In the way that we are at this table because you are white, our opinion is only being solicited because you are white,
and often our silence (or repressed horror) is misinterpreted as permission.
When we speak out, we are told to stay in our lanes, and if we are allowed to step out of our lanes, we are expected to do all the heavy lifting to ensure that institutions are not continuing their reign of cultural terror.
In the same way that our lives and the concerns within them are always being referred to as ‘trends’ or as ‘a moment,’ so often when space is granted for POC staff they are in temporary and/or unpaid or the lowest paid positions in the office, while directors boast creating “opportunities” and “mentorship” for a hypothetical impoverished brown person that needs to be saved. The exploitation of curators and art workers at this level is incredibly disheartening—in part because the layers of exploitation can be so fine they are undetectable and entered into willingly—but also because you can foresee the alienation, trauma, and abuse that await them as they progress further into the field. So many of them will never make it to the croissant table at all, and we don’t wish that table upon them either. We have seen so many of our colleagues grow up and collapse into whiteness.
And why wouldn’t they? In so many ways institutions are inhospitable to racialized bodies. The artists of colour that get approved for exhibitions are often established—already sanctioned by white curators, white institutions, and white markets—or so emerging that they can be “claimed” by a white curator, who can take credit for “discovering” them.
Even though these curators reap the benefits from this artistic affiliation, artists can be left adrift throughout the process, not receiving the proper critical support (as the curator they are working with is ill-equipped to speak about their practice and is reticent to do so in fear of losing the pretense of authority and expertise), or being rushed through channels as part of an act of consensus building (cycling through all the exhibitions, being considered ‘overexposed,’ precipitating a type of fatigue around their work as they fear saying no will result in fewer or no future opportunities).
This all feels rather oppositional to a collective care and concern for the long-term development of an artist’s practice. I have sat at croissant tables with some of the most prominent curators in this country, who work at some of the most prestigious museums in the world, who use words like ‘postracial,’ who defend white appointments as if they are in a vacuum of merit without an established legacy, who argue that the whiteness of their institutions is not for lack of good intentions, who cannot even utter the word white and instead refer to it as “race or whatever.”
I do not want to imply that there are no generative relationships with artists or curators of colour being established at institutions, but it feels far more rare to see a place create and operate from a space of empathy, reflexive inquiry, and an honest desire for the radical repositioning of racialized bodies. I believe that there are many generative relationships between artists and curators of colour being established at institutions, including many of the colleagues I see in this very room, and friendships and community are being built by choosing to think, write, and make together, in spite of the fact that we are continuously left with the crumbs.

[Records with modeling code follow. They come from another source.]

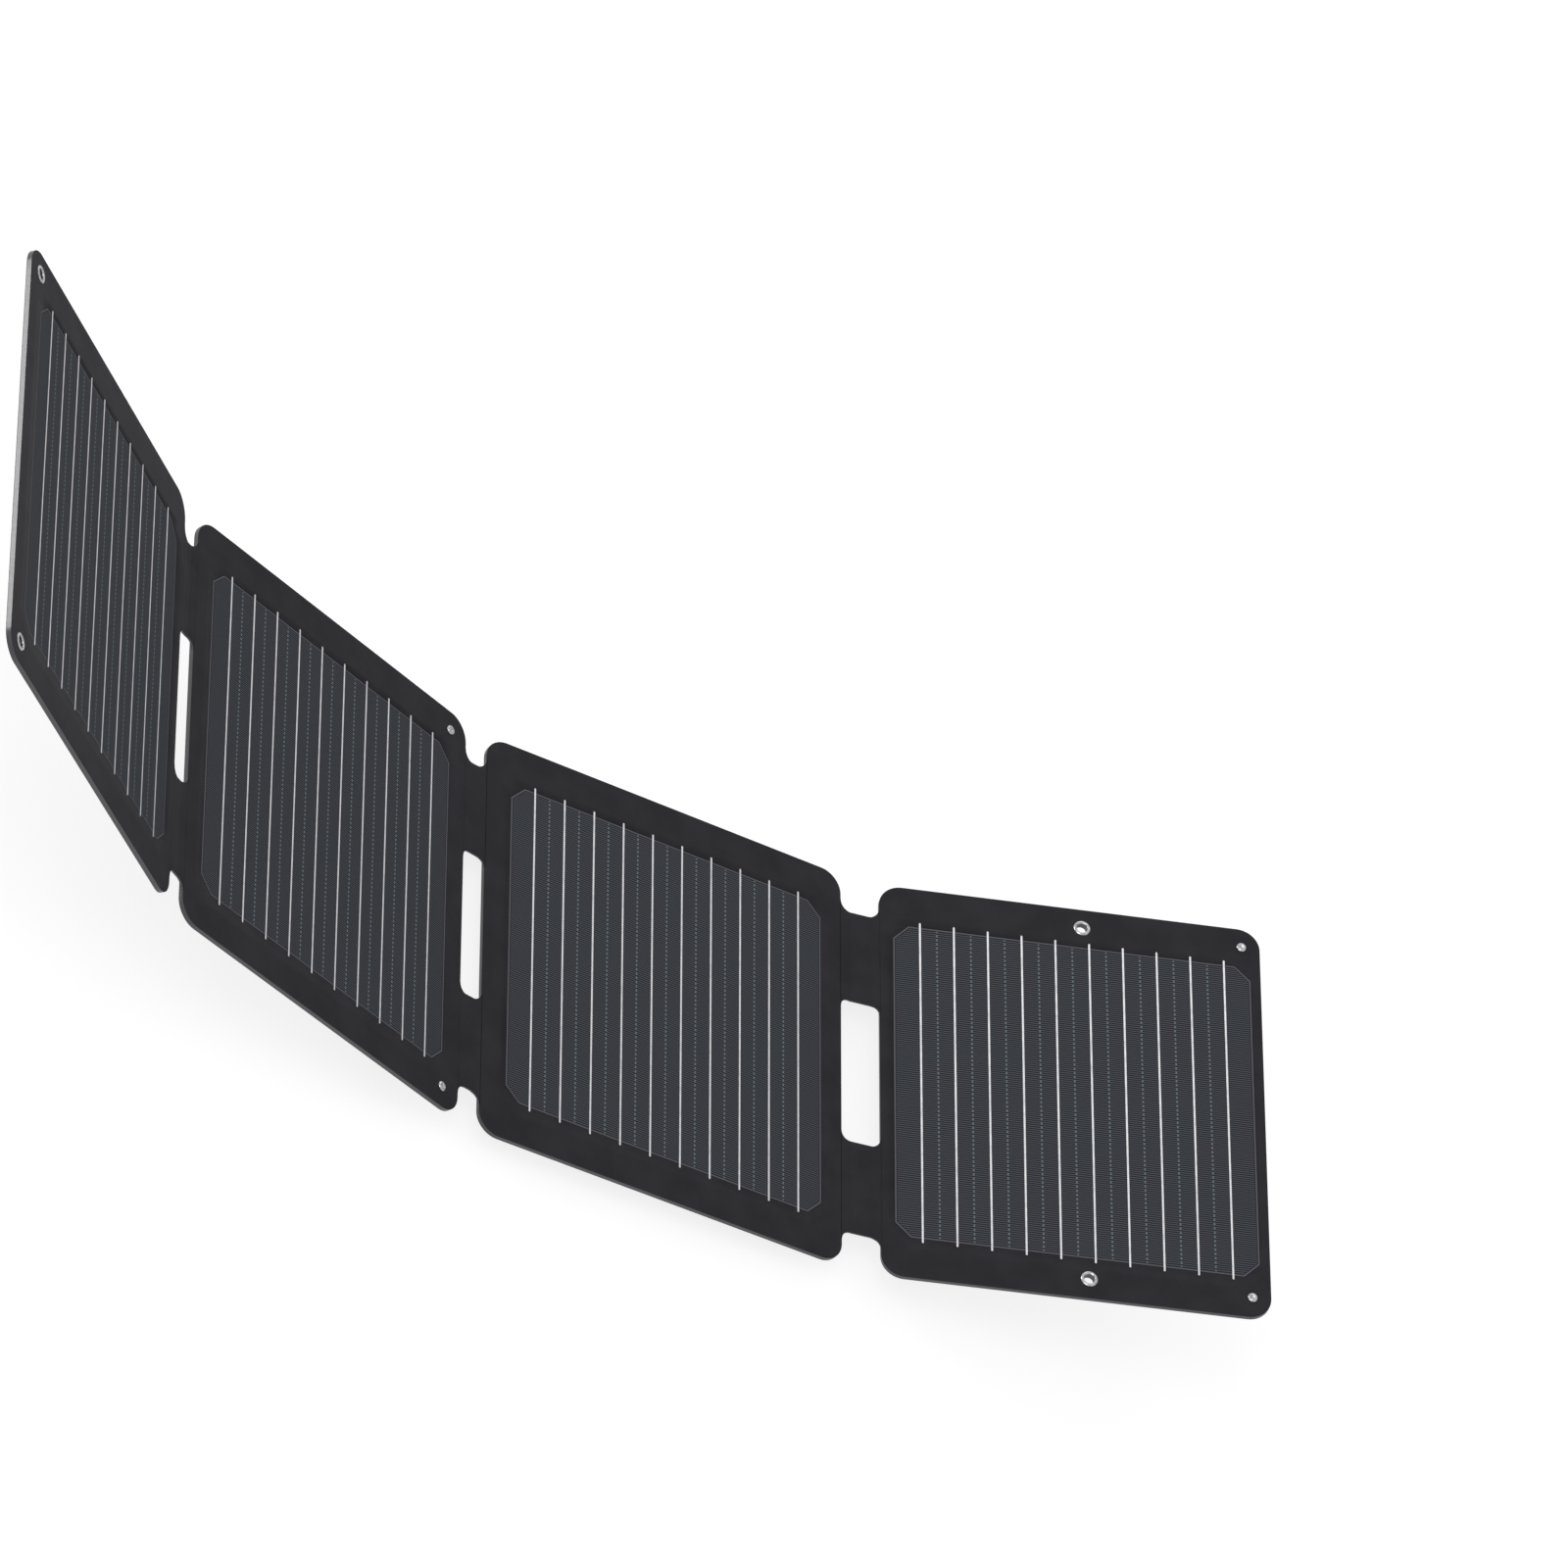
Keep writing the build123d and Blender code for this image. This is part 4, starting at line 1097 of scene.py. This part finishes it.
def stroke_outline(x0, y0, x1, y1):
    """Outline of a stroke with pointed ends, x measured to the reader's right."""
    along = Vector((x1 - x0, y1 - y0))
    length = along.length
    along.normalize()
    side = Vector((-along.y, along.x)) * STROKE / 2
    trim = STROKE * STROKE_TRIM
    a, b = Vector((x0, y0)) + along * trim, Vector((x1, y1)) - along * trim
    point = min(STROKE / 2, length / 4)
    return [a, a + along * point + side, b - along * point + side, b,
            b - along * point - side, a + along * point - side]


def make_digits():
    """Lit strokes of the two-figure meter display, upright for a reader behind the panel."""
    low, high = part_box("power_box_window")
    middle = (low + high) / 2
    mesh = Mesh()

    def bar(*ends):
        rings = []
        for z in (STROKE_BACK, STROKE_FRONT):
            rings.append([len(mesh.points) + i for i in range(6)])
            for p in stroke_outline(*ends):
                mesh.points.append(Vector((middle.x - p.x * MM, middle.y + p.y * MM, low.z + z * MM)))
        mesh.strip(rings[0], rings[1])
        mesh.face(rings[1])

    for names, left in (("bcfg", -DIGIT_W - DIGIT_GAP), ("abcdefg", DIGIT_GAP)):
        for name in names:
            (x0, y0), (x1, y1) = SEGMENTS[name]
            bar(left + x0 * DIGIT_W, (y0 - 0.5) * DIGIT_H, left + x1 * DIGIT_W, (y1 - 0.5) * DIGIT_H)
    bar(0, -DIGIT_H / 2 + POINT_DOWN, 0, -DIGIT_H / 2 + POINT_UP)
    tie(mesh.build("meter_digits", [DIGIT], smooth=False), "hub_panel", "display_red")


# -------- stage


# Lengths in metres, powers in watts
FLOOR_HALF = 12.0
FLOOR_Z = -0.0004
FLOOR_TONES = (srgb(136, 136, 136), srgb(140, 140, 140))
FLOOR_GLOW = (0.5, 0.8)  # for the light it gives, and for the camera
WORLD_GLOW = (0.68, 1.0)
TOUCHING = 0.003  # light rays shorter than this pass through the floor
LIGHTS = (  # name, position, size, power
    ("key", (-1.6, -0.9, 2.6), 1.6, 27.0),
    ("fill", (1.8, -1.6, 1.8), 2.2, 5.0),
    ("rim", (0.2, 2.2, 1.6), 1.8, 8.0),
    ("kicker", (-1.48, 0.86, 0.65), 0.5, 8.4),
)
CAMERA_SPOT = (-1.8057, -2.2780, 2.8294)
CAMERA_RIGHT = (0.822644, 0.000158, 0.568557)
CAMERA_BACK = (-0.464592, -0.576250, 0.672377)
CAMERA_LENS = 225.155
CAMERA_SENSOR = 36.0


def floor_paper():
    """Pale paper, brighter to the camera; clear from below and to light rays that start right beside it."""
    shader = Shader("floor_paper", Roughness=0.9, Specular_IOR_Level=0.1)
    path = shader.nodes.new("ShaderNodeLightPath")
    seen = path.outputs["Is Camera Ray"]
    paper = shader.noise(shader.object_mm(), 0.02, 2.0)
    shader.set(Base_Color=shader.mix(paper, *FLOOR_TONES), Emission_Color=(1.0, 1.0, 1.0, 1.0),
               Emission_Strength=shader.limit(seen, 0.0, 1.0, *FLOOR_GLOW))
    clear = shader.node("BsdfTransparent")
    touching = shader.math("LESS_THAN", path.outputs["Ray Length"], TOUCHING)
    touching = shader.times(touching, shader.math("SUBTRACT", 1.0, seen))
    under = shader.nodes.new("ShaderNodeNewGeometry").outputs["Backfacing"]
    under = shader.math("MAXIMUM", under, touching)
    both = shader.node("MixShader", {0: under, 1: shader.surface.outputs[0], 2: clear})
    shader.links.new(both, shader.nodes["Material Output"].inputs["Surface"])
    return shader.material


def make_floor():
    data = bpy.data.meshes.new("floor")
    signs = ((-1, -1), (1, -1), (1, 1), (-1, 1))
    data.from_pydata([(x * FLOOR_HALF, y * FLOOR_HALF, FLOOR_Z) for x, y in signs], [], [(0, 1, 2, 3)])
    data.materials.append(floor_paper())
    add_object("floor", data)


def make_lights():
    """Soft square lights that all face the middle of the object's foot."""
    for name, position, size, power in LIGHTS:
        data = bpy.data.lights.new(name, "AREA")
        data.energy, data.size = power, size
        light = add_object(name, data)
        light.location = position
        light.rotation_mode = "QUATERNION"
        light.rotation_quaternion = (-Vector(position)).to_track_quat("-Z", "Y")


def make_world():
    """White all round for the camera, and dimmer as a light."""
    world = bpy.data.worlds.new("studio")
    world.use_nodes = True
    nodes, links = world.node_tree.nodes, world.node_tree.links
    sky = nodes["Background"]
    sky.inputs[0].default_value = (1, 1, 1, 1)
    seen = nodes.new("ShaderNodeLightPath").outputs["Is Camera Ray"]
    bright = nodes.new("ShaderNodeMapRange")
    bright.inputs["To Min"].default_value, bright.inputs["To Max"].default_value = WORLD_GLOW
    links.new(seen, bright.inputs["Value"])
    links.new(bright.outputs[0], sky.inputs[1])
    SCENE.world = world


def make_camera():
    data = bpy.data.cameras.new("camera")
    data.sensor_width = CAMERA_SENSOR
    data.lens = CAMERA_LENS
    data.clip_start, data.clip_end = 0.1, 40.0
    camera = add_object("camera", data)
    right = Vector(CAMERA_RIGHT).normalized()
    back = Vector(CAMERA_BACK).normalized()
    up = back.cross(right).normalized()
    right = up.cross(back)
    turn = Matrix((right, up, back)).transposed()
    camera.matrix_world = Matrix.Translation(CAMERA_SPOT) @ turn.to_4x4()
    SCENE.camera = camera
    SCENE.view_settings.view_transform = "Standard"


# -------- build

EYELETS = {panel: spots_on(PLACES[panel], f"panel_{panel}_eyelets") for panel in (1, 4)}
dress_cad_nodes()
for number in (1, 2, 3, 4):
    make_front(number, EYELETS.get(number, []))
    make_back(number, EYELETS.get(number, []))
    make_edge(number)
make_fasteners()
make_hinges()
make_pouch()
make_cover()
make_digits()
make_floor()
make_lights()
make_world()
make_camera()
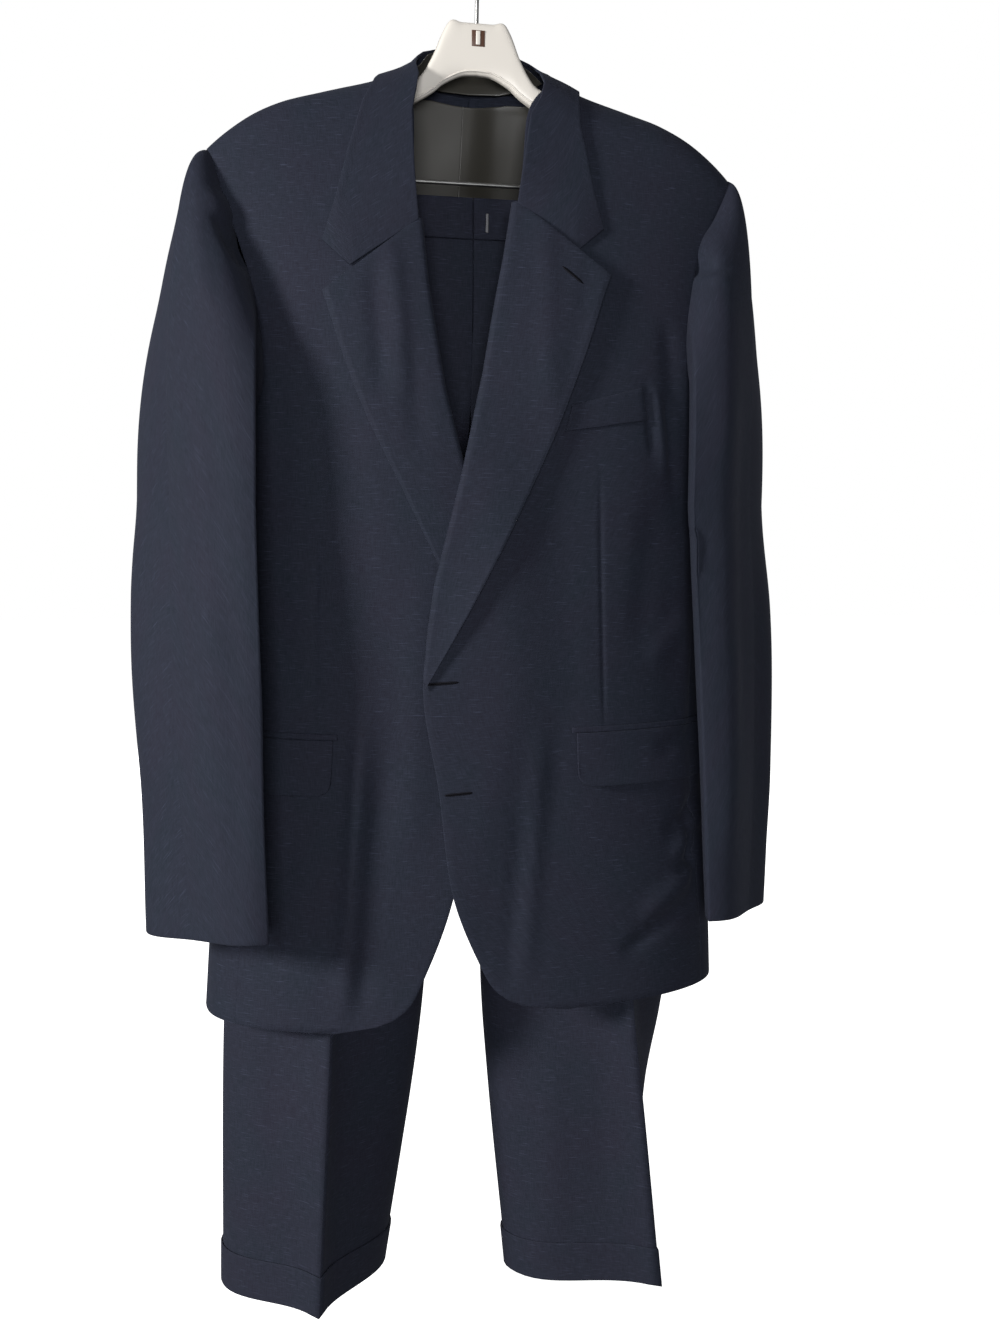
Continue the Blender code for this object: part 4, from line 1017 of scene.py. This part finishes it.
for side, word in SIDE_NAMES.items():
    rows = np.linspace(0, 1, 60)
    edge_drop = blend(136, LINING_FOOT, rows)
    half_width = np.interp(edge_drop, (136, 200, 280, 470), (66, 150, 185, 188))
    share = np.concatenate([[0, 0.006, 0.015, 0.03, 0.05, 0.08], np.linspace(0.12, 1, 30)])
    x = side * blend(PLEAT_LAP[side], half_width[:, None], share)
    drop = np.maximum(edge_drop[:, None], shoulder_line(x, "back") + 7)
    points = body_point(x, drop, "back")
    normals = body_normals(x, drop, "back")
    swell = unevenness(x, drop, 60, 1.2, 31 + side) * ease((drop - 150) / 40) - 0.6
    swell = swell - PLEAT_RAISED[side] * (1 - ease(side * x / PLEAT_HALF))
    outside = points + np.minimum(swell - LINING_OFF, -0.4)[..., None] * normals
    cloth(f"back_lining_{word}", outside - LINING_WALL * normals, outside, LINING_CLOTH, "lining")

# ---------------------------------------------------------------- the sleeves
# Two-piece sleeves, a top sleeve outside and an under sleeve inside, set into the armholes. The
# right one is turned flat to the front, and the left one hangs edge on.

SLEEVE_COLUMNS = "drop front_x front_y back_x back_y out inner"
SLEEVES = {
    -1: Table(
        SLEEVE_COLUMNS,
        (500, 206, -126, 292, 42, 30, 12),
        (640, 203, -138, 300, 12, 27, 15),
        (760, 201, -141, 296, -10, 22, 13),
        (880, 197, -140, 294, -28, 18, 12),
    ),
    1: Table(
        SLEEVE_COLUMNS,
        (500, 175, -114, 290, 46, 28, 3),
        (640, 183, -122, 294, 18, 24, 12),
        (760, 193, -119, 292, 0, 21, 10),
        (886, 206, -106, 294, 2, 17, 9),
    ),
}
CUFF_TILT = {-1: 12, 1: 8}  # how much the cuff's front edge rises


def sleeve_plan(side, turn, drop):
    """A hanging sleeve's section. turn is 0 outside, 1/4 at the front edge, 1/2 inside, 3/4 back."""
    rows = SLEEVES[side]
    size = {name: rows.at(name, drop) for name in rows.names[1:]}
    front = np.stack([size["front_x"], size["front_y"]], -1)
    back = np.stack([size["back_x"], size["back_y"]], -1)
    along = unit(back - front)
    out = np.stack([along[..., 1], -along[..., 0]], -1)
    outer = blend(front, back, 0.5) + size["out"][..., None] * out
    inner = blend(front, back, 0.5) - size["inner"][..., None] * out
    corners = (outer, front, inner, back, outer)
    arriving = (-along, unit(-0.6 * along - out), along, unit(0.6 * along + out), -along)
    leaving = (-along, unit(0.8 * along - 0.6 * out), along, unit(out - 0.6 * along))
    turn = np.mod(turn, 1)
    point = np.zeros(turn.shape + (2,))
    for k in range(4):
        t = np.clip(turn * 4 - k, 0, 1)
        here = (turn * 4 >= k) & (turn * 4 < k + 1)
        piece = corner_curve(corners[k], corners[k + 1], leaving[k], arriving[k + 1], t)
        point = np.where(here[..., None], piece, point)
    forward = 0.5 + 0.5 * np.sin(2 * np.pi * turn)
    rise = CUFF_TILT[side] * forward * ease((drop - 500) / 380)
    return np.stack([side * point[..., 0], point[..., 1], rise - drop], -1)


def armhole(side, front_rows, shares):
    """The armhole's edge on the panels' outer faces, from the shoulder round by the front.

    It comes with each point's turn round the sleeve.
    """
    ring = []
    for table, face in ((FRONT, "front"), (BACK, "back")):
        points, normals = panel(table, side, front_rows, np.array([0.0, 1.0]), face)
        ring.append((points + (JACKET_WALL + 2 * GAP) * normals)[:, -1])
    points, normals = side_panel(side, np.array([float(ARMHOLE_ROWS)]), shares)
    below = (points + (JACKET_WALL + 4 * GAP) * normals)[0, 1:-1]
    top = blend(ring[0][:1], ring[1][:1], 0.5)
    loop = np.concatenate([top, ring[0][1:], below, ring[1][:0:-1]])
    loop[:, 0] += side * 5 * GAP
    front_turns = np.interp(front_rows, [0, 3, ARMHOLE_ROWS], [0, 0.25, 0.42])
    under_turns = blend(0.42, 0.58, shares[1:-1])
    turns = np.concatenate([front_turns, under_turns, 1 - front_turns[:0:-1]])
    return loop, turns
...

And let us end on the magical words of Lucille Clifton:
why some people be mad at me sometimes
they ask me to remember
but they want me to remember
their memories
and i keep on remembering
mine.
———
Editor’s Note: We Tolerate You… was first presented for Common Field’s 2019 Convening in Philadelphia, PA. The essay was read during the panel “Race & Curation” organized by Eunsong Kim. Additional panelists included: Carmen Hermo, Ikechukwu Onyewuenyi, and Divya Mehra.